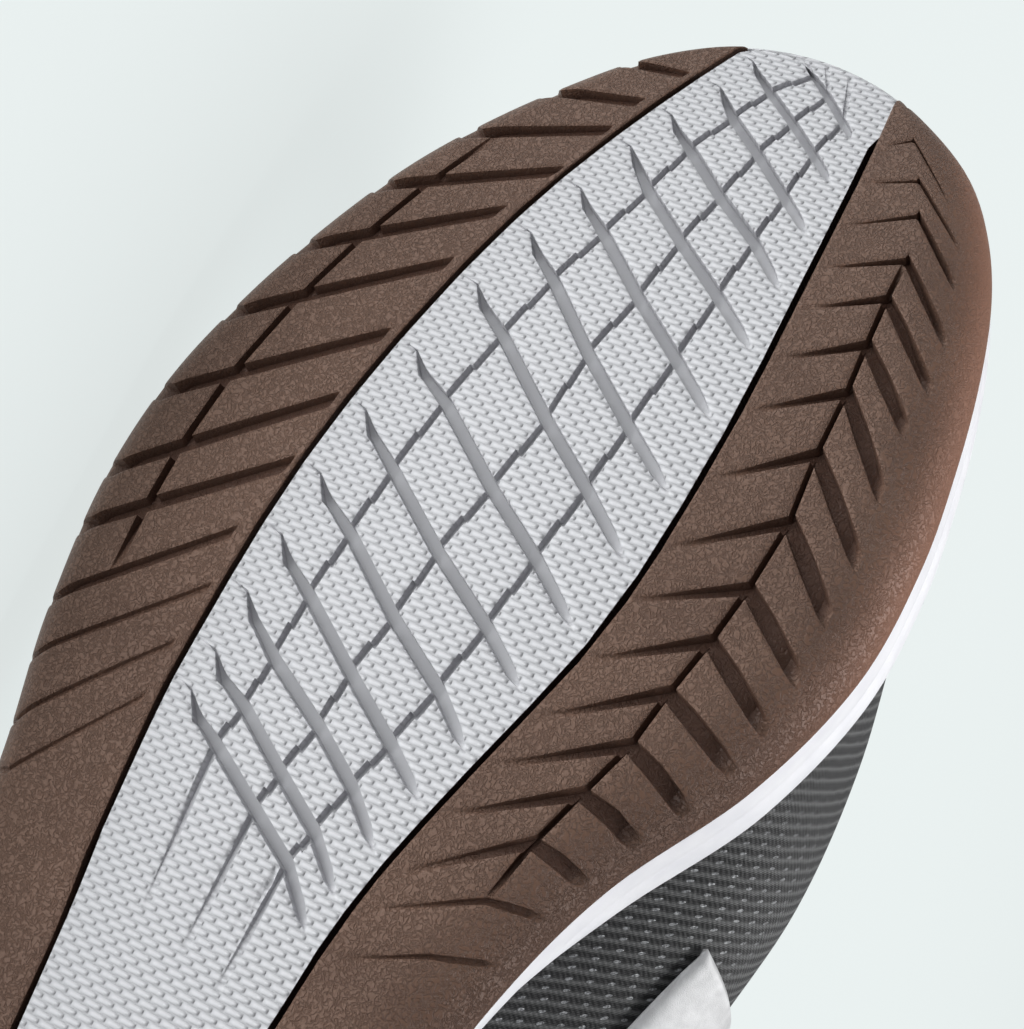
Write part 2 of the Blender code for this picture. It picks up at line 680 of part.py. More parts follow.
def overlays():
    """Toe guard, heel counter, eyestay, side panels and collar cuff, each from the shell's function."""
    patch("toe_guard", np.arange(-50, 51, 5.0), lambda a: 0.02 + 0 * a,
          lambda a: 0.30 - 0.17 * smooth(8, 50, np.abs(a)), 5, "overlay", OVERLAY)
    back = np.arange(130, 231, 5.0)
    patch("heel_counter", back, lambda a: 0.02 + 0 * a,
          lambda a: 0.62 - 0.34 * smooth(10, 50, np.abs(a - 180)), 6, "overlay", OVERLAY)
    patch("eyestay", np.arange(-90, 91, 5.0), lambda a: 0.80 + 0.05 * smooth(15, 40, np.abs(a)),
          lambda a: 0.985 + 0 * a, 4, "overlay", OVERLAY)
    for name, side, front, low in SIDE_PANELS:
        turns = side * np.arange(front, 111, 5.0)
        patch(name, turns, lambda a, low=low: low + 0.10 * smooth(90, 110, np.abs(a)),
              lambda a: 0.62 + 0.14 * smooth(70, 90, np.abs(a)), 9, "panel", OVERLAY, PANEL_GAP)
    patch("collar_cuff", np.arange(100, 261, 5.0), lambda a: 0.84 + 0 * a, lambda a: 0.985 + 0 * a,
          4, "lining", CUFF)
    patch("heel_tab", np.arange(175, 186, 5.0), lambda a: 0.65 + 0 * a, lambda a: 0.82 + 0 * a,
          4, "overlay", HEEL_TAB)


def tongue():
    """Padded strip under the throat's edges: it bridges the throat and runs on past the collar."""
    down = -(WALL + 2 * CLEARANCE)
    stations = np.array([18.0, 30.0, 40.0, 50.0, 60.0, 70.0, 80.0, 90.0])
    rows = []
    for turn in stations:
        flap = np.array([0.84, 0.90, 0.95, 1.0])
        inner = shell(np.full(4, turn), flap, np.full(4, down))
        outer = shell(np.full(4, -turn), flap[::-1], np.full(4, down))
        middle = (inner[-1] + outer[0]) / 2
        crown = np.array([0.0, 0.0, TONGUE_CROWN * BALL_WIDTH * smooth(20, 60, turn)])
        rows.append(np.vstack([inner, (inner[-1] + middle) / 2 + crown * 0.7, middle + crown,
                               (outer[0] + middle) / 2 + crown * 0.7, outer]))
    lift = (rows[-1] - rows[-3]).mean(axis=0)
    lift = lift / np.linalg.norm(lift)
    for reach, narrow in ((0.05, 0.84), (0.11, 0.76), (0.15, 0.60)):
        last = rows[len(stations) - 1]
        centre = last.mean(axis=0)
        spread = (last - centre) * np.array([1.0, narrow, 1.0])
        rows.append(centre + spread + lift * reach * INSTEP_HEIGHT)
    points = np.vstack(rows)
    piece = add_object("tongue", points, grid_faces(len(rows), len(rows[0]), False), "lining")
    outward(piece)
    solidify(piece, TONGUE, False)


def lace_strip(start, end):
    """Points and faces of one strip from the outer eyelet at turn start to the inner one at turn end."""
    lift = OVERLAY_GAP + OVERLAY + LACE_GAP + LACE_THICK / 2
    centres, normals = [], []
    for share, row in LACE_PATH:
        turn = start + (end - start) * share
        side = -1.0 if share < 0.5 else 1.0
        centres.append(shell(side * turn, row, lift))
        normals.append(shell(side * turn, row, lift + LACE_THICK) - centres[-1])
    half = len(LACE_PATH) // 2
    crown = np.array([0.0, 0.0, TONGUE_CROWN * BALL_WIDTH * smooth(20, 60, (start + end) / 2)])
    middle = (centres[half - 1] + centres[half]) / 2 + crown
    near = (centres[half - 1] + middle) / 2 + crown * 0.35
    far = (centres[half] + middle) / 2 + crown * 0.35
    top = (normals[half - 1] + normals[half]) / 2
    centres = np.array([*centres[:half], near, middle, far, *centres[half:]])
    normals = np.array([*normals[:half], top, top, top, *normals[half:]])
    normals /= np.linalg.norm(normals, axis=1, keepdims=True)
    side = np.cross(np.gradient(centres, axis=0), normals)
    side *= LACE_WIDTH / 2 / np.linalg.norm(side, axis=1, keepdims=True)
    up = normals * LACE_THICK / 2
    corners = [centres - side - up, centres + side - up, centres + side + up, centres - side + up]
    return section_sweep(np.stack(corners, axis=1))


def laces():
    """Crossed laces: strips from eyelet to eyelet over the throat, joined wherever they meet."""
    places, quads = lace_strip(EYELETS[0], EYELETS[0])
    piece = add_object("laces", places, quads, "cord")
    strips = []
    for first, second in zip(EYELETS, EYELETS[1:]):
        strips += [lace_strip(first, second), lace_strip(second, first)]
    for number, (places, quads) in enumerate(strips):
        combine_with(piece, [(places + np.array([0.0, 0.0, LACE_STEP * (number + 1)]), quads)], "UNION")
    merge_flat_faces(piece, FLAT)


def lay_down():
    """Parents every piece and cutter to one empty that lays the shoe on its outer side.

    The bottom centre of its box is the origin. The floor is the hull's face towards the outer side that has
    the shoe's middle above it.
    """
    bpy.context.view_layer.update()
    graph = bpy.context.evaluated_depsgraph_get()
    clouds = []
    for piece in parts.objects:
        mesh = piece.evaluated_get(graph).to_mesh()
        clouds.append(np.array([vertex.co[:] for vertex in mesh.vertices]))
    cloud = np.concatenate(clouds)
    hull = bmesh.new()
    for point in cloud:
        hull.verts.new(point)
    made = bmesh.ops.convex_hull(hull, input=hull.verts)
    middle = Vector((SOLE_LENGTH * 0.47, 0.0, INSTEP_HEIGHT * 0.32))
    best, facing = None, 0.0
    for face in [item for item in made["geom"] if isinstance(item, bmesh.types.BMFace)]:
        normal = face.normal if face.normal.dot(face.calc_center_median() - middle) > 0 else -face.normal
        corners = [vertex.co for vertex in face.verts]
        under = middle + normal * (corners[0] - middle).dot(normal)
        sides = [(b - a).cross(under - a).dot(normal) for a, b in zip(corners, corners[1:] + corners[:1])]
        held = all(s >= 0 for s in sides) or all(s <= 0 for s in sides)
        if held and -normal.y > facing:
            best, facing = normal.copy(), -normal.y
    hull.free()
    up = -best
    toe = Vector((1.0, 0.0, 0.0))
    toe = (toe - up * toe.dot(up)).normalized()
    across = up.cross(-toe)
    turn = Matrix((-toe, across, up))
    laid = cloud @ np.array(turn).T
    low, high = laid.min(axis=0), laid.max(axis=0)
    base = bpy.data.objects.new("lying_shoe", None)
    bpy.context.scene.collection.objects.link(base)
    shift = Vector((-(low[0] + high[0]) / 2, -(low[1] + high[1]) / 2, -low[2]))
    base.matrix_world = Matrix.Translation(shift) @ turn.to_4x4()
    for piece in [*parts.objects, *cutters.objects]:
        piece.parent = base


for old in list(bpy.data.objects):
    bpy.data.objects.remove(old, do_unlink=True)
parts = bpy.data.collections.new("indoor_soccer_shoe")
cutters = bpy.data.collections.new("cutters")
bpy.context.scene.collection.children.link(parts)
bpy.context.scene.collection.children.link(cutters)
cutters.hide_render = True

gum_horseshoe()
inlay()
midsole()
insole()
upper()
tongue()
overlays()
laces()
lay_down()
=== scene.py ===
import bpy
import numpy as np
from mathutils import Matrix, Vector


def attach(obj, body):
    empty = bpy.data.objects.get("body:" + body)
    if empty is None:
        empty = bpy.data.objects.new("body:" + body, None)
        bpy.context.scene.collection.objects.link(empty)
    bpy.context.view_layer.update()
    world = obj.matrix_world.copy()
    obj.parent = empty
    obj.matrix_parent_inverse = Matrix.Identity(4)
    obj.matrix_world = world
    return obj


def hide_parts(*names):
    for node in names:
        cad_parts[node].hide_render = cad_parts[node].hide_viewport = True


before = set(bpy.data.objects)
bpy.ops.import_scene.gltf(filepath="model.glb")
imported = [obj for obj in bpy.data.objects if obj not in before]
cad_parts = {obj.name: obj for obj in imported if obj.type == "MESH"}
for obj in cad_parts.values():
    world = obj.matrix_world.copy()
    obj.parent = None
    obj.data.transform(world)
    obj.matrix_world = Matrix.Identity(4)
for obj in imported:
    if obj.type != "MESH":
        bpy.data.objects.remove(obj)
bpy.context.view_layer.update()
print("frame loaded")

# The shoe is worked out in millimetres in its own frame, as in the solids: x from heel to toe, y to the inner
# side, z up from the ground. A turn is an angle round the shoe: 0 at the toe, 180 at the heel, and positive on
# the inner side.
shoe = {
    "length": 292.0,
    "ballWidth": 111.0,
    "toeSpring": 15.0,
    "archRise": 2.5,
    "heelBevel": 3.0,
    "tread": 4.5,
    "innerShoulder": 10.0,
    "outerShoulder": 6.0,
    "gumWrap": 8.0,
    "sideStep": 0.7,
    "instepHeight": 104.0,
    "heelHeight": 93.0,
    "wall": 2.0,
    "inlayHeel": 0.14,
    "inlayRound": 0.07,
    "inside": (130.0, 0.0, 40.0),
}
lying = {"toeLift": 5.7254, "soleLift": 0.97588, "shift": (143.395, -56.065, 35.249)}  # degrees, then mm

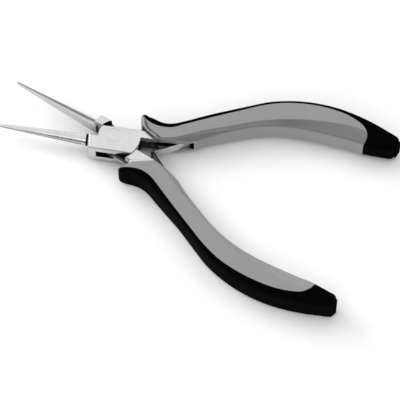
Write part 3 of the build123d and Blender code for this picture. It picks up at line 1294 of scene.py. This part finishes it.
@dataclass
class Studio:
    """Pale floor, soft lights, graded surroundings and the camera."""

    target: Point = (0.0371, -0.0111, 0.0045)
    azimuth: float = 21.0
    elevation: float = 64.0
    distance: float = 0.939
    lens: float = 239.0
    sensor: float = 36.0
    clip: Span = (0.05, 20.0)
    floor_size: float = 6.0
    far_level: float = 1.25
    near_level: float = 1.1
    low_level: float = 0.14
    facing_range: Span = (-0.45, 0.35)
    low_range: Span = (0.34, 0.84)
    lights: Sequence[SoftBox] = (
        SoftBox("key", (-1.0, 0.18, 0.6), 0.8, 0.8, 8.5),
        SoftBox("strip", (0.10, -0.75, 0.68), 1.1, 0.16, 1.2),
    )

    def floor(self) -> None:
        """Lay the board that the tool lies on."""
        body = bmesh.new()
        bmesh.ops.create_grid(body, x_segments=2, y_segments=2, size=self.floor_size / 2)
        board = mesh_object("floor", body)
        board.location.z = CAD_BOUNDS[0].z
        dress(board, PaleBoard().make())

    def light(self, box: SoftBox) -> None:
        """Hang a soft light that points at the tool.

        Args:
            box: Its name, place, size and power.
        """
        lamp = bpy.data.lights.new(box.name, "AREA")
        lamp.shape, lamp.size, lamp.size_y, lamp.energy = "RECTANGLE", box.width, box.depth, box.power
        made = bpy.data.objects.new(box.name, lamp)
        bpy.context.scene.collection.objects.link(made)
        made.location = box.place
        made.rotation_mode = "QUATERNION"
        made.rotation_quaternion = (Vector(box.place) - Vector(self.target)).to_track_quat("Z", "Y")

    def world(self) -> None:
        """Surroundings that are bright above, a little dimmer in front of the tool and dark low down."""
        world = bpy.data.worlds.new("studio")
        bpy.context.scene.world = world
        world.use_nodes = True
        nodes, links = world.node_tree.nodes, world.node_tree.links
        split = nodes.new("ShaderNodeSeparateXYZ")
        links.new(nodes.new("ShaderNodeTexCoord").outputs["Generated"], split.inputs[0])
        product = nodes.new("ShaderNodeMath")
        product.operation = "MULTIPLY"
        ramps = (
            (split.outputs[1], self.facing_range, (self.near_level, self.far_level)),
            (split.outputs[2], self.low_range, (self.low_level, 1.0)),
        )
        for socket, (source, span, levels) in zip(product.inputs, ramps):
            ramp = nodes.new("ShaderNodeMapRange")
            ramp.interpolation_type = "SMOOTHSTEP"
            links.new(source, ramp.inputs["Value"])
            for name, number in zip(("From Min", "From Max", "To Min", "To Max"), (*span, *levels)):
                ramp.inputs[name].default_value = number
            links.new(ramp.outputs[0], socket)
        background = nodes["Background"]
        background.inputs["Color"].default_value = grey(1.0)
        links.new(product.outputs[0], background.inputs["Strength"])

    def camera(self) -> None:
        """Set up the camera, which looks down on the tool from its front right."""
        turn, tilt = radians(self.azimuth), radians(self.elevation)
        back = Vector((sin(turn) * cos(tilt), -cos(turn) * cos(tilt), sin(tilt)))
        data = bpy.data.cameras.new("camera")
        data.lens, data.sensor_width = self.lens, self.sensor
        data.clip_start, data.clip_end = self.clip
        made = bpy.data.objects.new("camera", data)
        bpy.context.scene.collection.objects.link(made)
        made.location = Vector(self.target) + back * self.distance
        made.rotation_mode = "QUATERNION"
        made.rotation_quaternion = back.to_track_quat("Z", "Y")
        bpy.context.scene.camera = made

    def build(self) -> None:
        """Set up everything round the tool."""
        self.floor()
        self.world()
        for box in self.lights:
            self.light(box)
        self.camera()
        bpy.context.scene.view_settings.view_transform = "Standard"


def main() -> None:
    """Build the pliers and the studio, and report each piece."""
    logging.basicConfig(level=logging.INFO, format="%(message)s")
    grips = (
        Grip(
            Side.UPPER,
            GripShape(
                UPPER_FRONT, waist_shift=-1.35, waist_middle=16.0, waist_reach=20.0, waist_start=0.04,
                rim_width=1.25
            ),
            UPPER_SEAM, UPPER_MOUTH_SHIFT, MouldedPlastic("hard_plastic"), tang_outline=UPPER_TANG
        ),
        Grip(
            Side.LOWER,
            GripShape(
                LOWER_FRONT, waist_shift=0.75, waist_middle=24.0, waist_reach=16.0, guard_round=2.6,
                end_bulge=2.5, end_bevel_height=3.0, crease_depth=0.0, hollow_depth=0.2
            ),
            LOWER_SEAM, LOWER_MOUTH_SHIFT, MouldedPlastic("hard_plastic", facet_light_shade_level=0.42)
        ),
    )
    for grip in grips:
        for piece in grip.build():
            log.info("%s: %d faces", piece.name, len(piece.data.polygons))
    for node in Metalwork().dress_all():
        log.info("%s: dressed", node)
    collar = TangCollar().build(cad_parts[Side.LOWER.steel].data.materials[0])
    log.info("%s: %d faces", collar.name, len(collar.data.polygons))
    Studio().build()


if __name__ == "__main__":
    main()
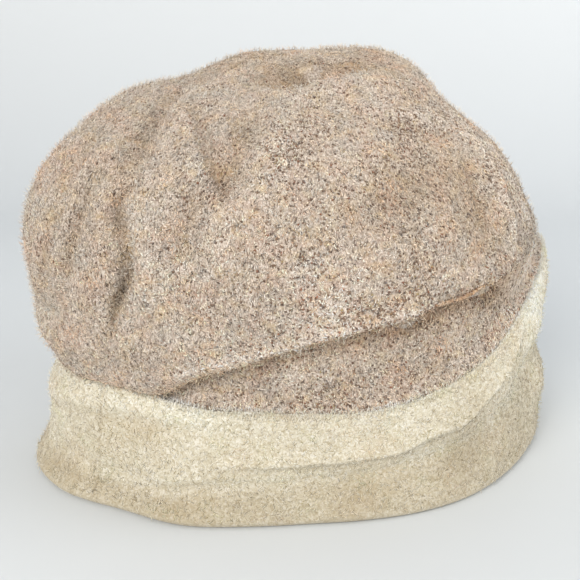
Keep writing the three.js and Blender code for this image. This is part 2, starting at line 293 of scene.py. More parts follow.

(THE EXERCISE)
The lines to transcribe begin at the line with "bpy.context.scene.collection.children.link(parts)" and end at the line with "cad_parts[node].hide_render = cad_parts[node].hide_viewport"; copy them exactly, both ends included.

(EXPECTED OUTPUT)
bpy.context.scene.collection.children.link(parts)
bpy.context.scene.collection.children.link(cutters)
cutters.hide_render = True

gum_horseshoe()
inlay()
midsole()
insole()
upper()
tongue()
overlays()
laces()
lay_down()
=== scene.py ===
import bpy
import numpy as np
from mathutils import Matrix, Vector


def attach(obj, body):
    empty = bpy.data.objects.get("body:" + body)
    if empty is None:
        empty = bpy.data.objects.new("body:" + body, None)
        bpy.context.scene.collection.objects.link(empty)
    bpy.context.view_layer.update()
    world = obj.matrix_world.copy()
    obj.parent = empty
    obj.matrix_parent_inverse = Matrix.Identity(4)
    obj.matrix_world = world
    return obj


def hide_parts(*names):
    for node in names:
        cad_parts[node].hide_render = cad_parts[node].hide_viewport = True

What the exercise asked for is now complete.